Between the chickens sheds and the river that run through the farm, effectively dividing it in half, the pigs and mink were kept. The pig sty's were occupied by sows kept for breeding. They were built with reinforced concrete, each one having a small run and an enclosed shelter. The doors to each space were constructed from three inch planking with steel sheeting covering both sides. I had watched on a few occasions the farm hands with Mr Young taking the lead removing the piglets from the sows. It took three burly men to handle this task. As soon as the door to the run was approached the sow would appear at the enclosure door; to me then, she looked enormous, dirty and smelly with the meanest eyes that stared at you filled with malice. Nobody opened the gate, all three men stood on the wall at the front of the run and Mr young would jump down into the run. The second Mr Young’s feet touched the ground the sow charged. The speed she managed to attain over such a short distance was astonishing and the shudder as the sow hammered into the steel clad gate as Mr Young leapt to one side could be felt through the concrete wall. This was the moment, and the two men on the wall dived onto the sow who twisted and squealed between their legs as Mr young ran into the enclosure and hurried back out with an arm full of piglets. As Mr Young and I stood at the pig styies my ear got a particularly hard twist and he leant over me, his face a few inches from mine and said ‘don’t you ever go in them stys boy, not even at feeding time.
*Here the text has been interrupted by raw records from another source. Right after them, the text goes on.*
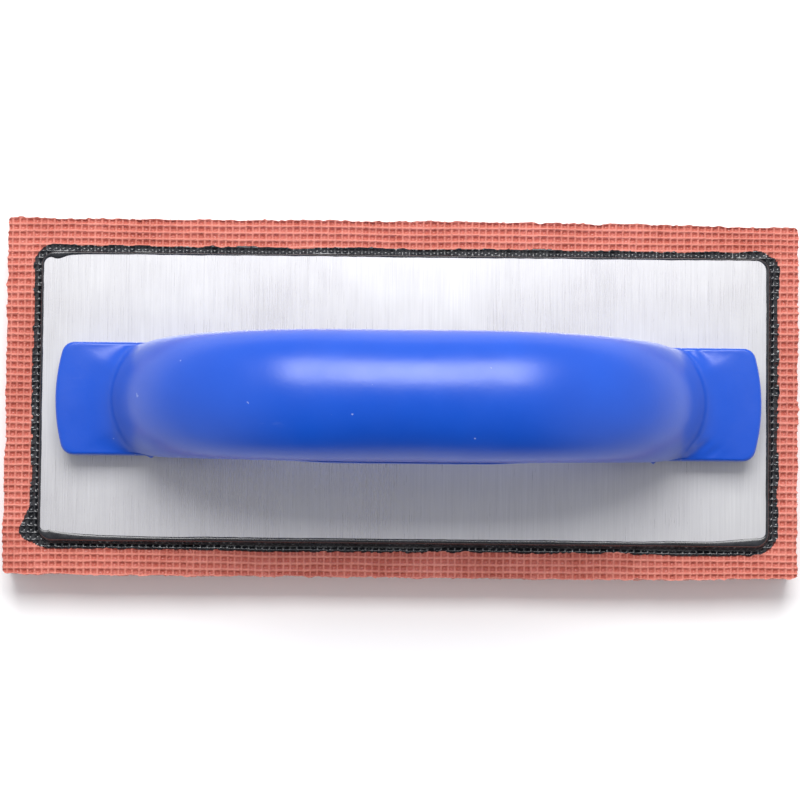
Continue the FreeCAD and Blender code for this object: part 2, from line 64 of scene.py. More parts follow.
# Cut sides of the pad
RAGGED_REACH = 1.6  # how far in from a side its raggedness fades out
END_TAPER = 0.8  # the pad is cut this much narrower on each side of its +X end
TAPER_REACH = 6.0  # how far in from a long side that is felt
SIDE_ROW = 0.64  # height of a row of faces
SIDE_TOP = 1.1  # the first row starts this far below the pad's top
SIDE_BOTTOM = 0.4
BASE_INSET = 0.35  # the working face is this much smaller at each end
PAD_CORNER = 1.4

# Cement. Values in fours are for the -X, +X, +Y and -Y sides of the plate.
COAT_SKIN = 0.08  # over the ribs
COAT_PAST_PLATE = (3.15, 3.75, 2.75, 3.2)
COAT_INSET = 2.3  # how far in from the pad's sides the film ends, out of sight
COAT_FADE = 0.3  # the width of its uneven edge
COAT_BURIED = 0.3  # how deep it lies in the pad where it doesn't show
CELL_UNFILLED = 0.86  # the share of a cell's depth that the film leaves
COAT_UNDER_BEAD = 0.2
BEAD_COVER = 0.5  # how far past the plate's edge the film starts to even out to that
COAT_UNDER_PLATE = 0.3
PLATE_COVER = 1.2  # how far in from the plate's edge the film is flat
COAT_THICK = 0.7  # at its rim
SPILL_PLACE = (5.8, 12.5)  # in from the pad's -X and -Y sides
SPILL_EXTRA = 2.9
SPILL_REACH = 4.2
BEAD_RISE = 0.26  # over the plate's top face
BEAD_LAP = (0.45, 0.5, 0.35, 0.75)
BEAD_FOOT = (0.8, 1.35, 0.75, 1.5)
BEAD_STEP = 0.45  # between points along the bead
BEAD_LOW = 0.1  # height of its outer edge over the pad
BEAD_SINK = 0.3  # how far its underside lies below that

# Handle, about its centre on the plate's top face, in the CAD's sizes
LEG_REACH = 76.3
LEG_LEAN = math.radians(25)
GRIP_HIGH = 43.0
BEND_RADIUS = 46.3
SEAM_LIFT = 1.0
SWELL_REACH = 13.0
WALL = 3.0
FOOT_HIGH = 9.6
FOOT_HALF_WIDE = 16.0
FOOT_REACH = 23.7  # beyond the leg's centre, outwards
FOOT_TOE = 19.3  # beyond the leg's centre, inwards
FOOT_END_RADIUS = 52.0
FOOT_OUTER_CORNER = 3.6
FOOT_INNER_CORNER = 2.0

# The foot's rim and its hollow flank, which are shaped differently from the CAD's
FOOT_SIDE_SHARES = (0, 0.03, 0.35, 0.7, 1)  # heights of the rows below the rim
FOOT_RIM = 1.1
RIM_SHARE = 0.3  # the rim is no wider than this share of the room beside the leg
RIM_ANGLES = (0.35, 0.7, 1.05, 1.4)
FLANK_MIDDLE = 16.5  # how far up the handle's line the foot's hollow flank runs, beside the leg
FLANK_SWING = 4.5  # how much less at the outer end, and more at the toe
FOOT_TOP = 24.0  # where the rows of the foot end, and those of the bar begin
FLANK_FLAT = 0.70  # how long the flank stays flat on the foot, as a share of its width
FLANK_STEEP = 0.88  # how long it stays steep at its top, as a share of its rise
BAR_ROWS = 141

# The seam between the two shells
SEAM_STEP = 0.42  # how far the lower shell stands out past the upper one, on the -Y side
STEP_START = 4.0  # how far to the -Y side it starts to show
STEP_FADE = 9.0
STEP_PAST_FLAT = 8.0  # how far past the straight middle of the grip it ends
STEP_END_FADE = 14.0
SEAM_GROOVE = 0.16
SEAM_EDGE = math.radians(0.9)  # between the last points beside the seam
SECTION_POINTS = 117
NIB_LONG = 1.1
NIB_SHAPE = (0.8, 1.0, 0.5)  # height of a nib, from the seam outwards


def millimetres(corner):
    """A corner of a box, in millimetres."""
    return np.array(corner) / MM


PAD_LOW, PAD_HIGH = (millimetres(c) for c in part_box("rubber_pad"))
PLATE_LOW, PLATE_HIGH = (millimetres(c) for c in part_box("backing_plate"))
HANDLE_LOW, HANDLE_HIGH = (millimetres(c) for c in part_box("handle_upper_shell"))
PAD_HALF = (PAD_HIGH - PAD_LOW)[:2] / 2
PAD_TOP = PAD_HIGH[2]
PLATE_MIDDLE = (PLATE_HIGH + PLATE_LOW)[:2] / 2
PLATE_HALF = (PLATE_HIGH - PLATE_LOW)[:2] / 2
PLATE_TOP = PLATE_HIGH[2]
PLATE_CORNER = 3.5
HANDLE_MIDDLE = (HANDLE_HIGH + HANDLE_LOW)[:2] / 2


# ---- repeatable noise ----


def lattice(ix, iy, seed):
    """A repeatable value from -1 to 1 for each whole-numbered point."""
    n = ix.astype(np.int64) * 374761393 + iy.astype(np.int64) * 668265263 + seed * 974634777
    n = n & 0xFFFFFFFF
    n = ((n ^ (n >> 13)) * 1274126177) & 0xFFFFFFFF
    return ((n ^ (n >> 16)) & 0xFFFF) / 32767.5 - 1


def ease(t):
    """From 0 to 1 with no kink at either end."""
    t = np.clip(t, 0, 1)
    return t * t * (3 - 2 * t)


def noise(x, y, seed):
    """Smooth noise from -1 to 1 that changes over a distance of about 1."""
    x, y = np.broadcast_arrays(np.asarray(x, float), np.asarray(y, float))
    ix, iy = np.floor(x), np.floor(y)
    fx, fy = ease(x - ix), ease(y - iy)
    low = lattice(ix, iy, seed) * (1 - fx) + lattice(ix + 1, iy, seed) * fx
    high = lattice(ix, iy + 1, seed) * (1 - fx) + lattice(ix + 1, iy + 1, seed) * fx
    return low * (1 - fy) + high * fy


def bump(distance, width):
    """A bell curve of height 1."""
    return np.exp(-((distance / width) ** 2))


# ---- mesh helpers ----


def grid_faces(rows, columns, start=0):
    """Faces over a grid of rows by columns points, anticlockwise where rows run up and columns run right."""
    r, c = np.meshgrid(np.arange(rows - 1), np.arange(columns - 1), indexing="ij")
    a = start + r * columns + c
    return np.stack([a, a + 1, a + columns + 1, a + columns], -1).reshape(-1, 4)


def border(rows, columns, r0=0, c0=0, r1=None, c1=None):
    """Row and column of each point round part of a grid, anticlockwise."""
    r1 = rows - 1 if r1 is None else r1
    c1 = columns - 1 if c1 is None else c1
    bottom = [(r0, c) for c in range(c0, c1)]
    right = [(r, c1) for r in range(r0, r1)]
    top = [(r1, c) for c in range(c1, c0, -1)]
    left = [(r, c0) for r in range(r1, r0, -1)]
    return np.array(bottom + right + top + left)


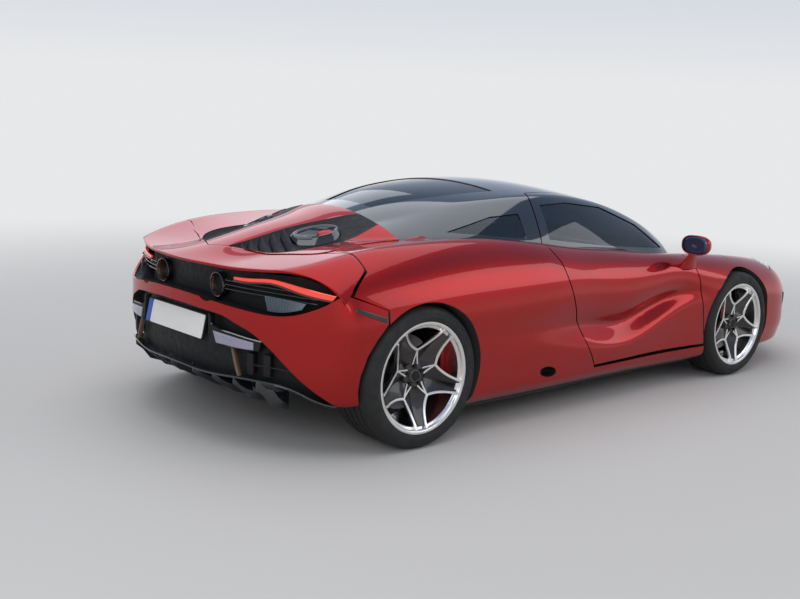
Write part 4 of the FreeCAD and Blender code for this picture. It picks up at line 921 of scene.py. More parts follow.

Them sows will knock you down and trample you to death and then eat you for dinner’.

I’ve kept the memory of those days for fifty something years and I left my childhood, and Mr Young, with some distinct memories; Mr Young liked twisting ears to make his point, he loved his free range chickens and respected the cocks and accepted that animals will defend their young, social group and families and that as a farmer it was his responsibility to ensure he didn’t get injured dealing with them."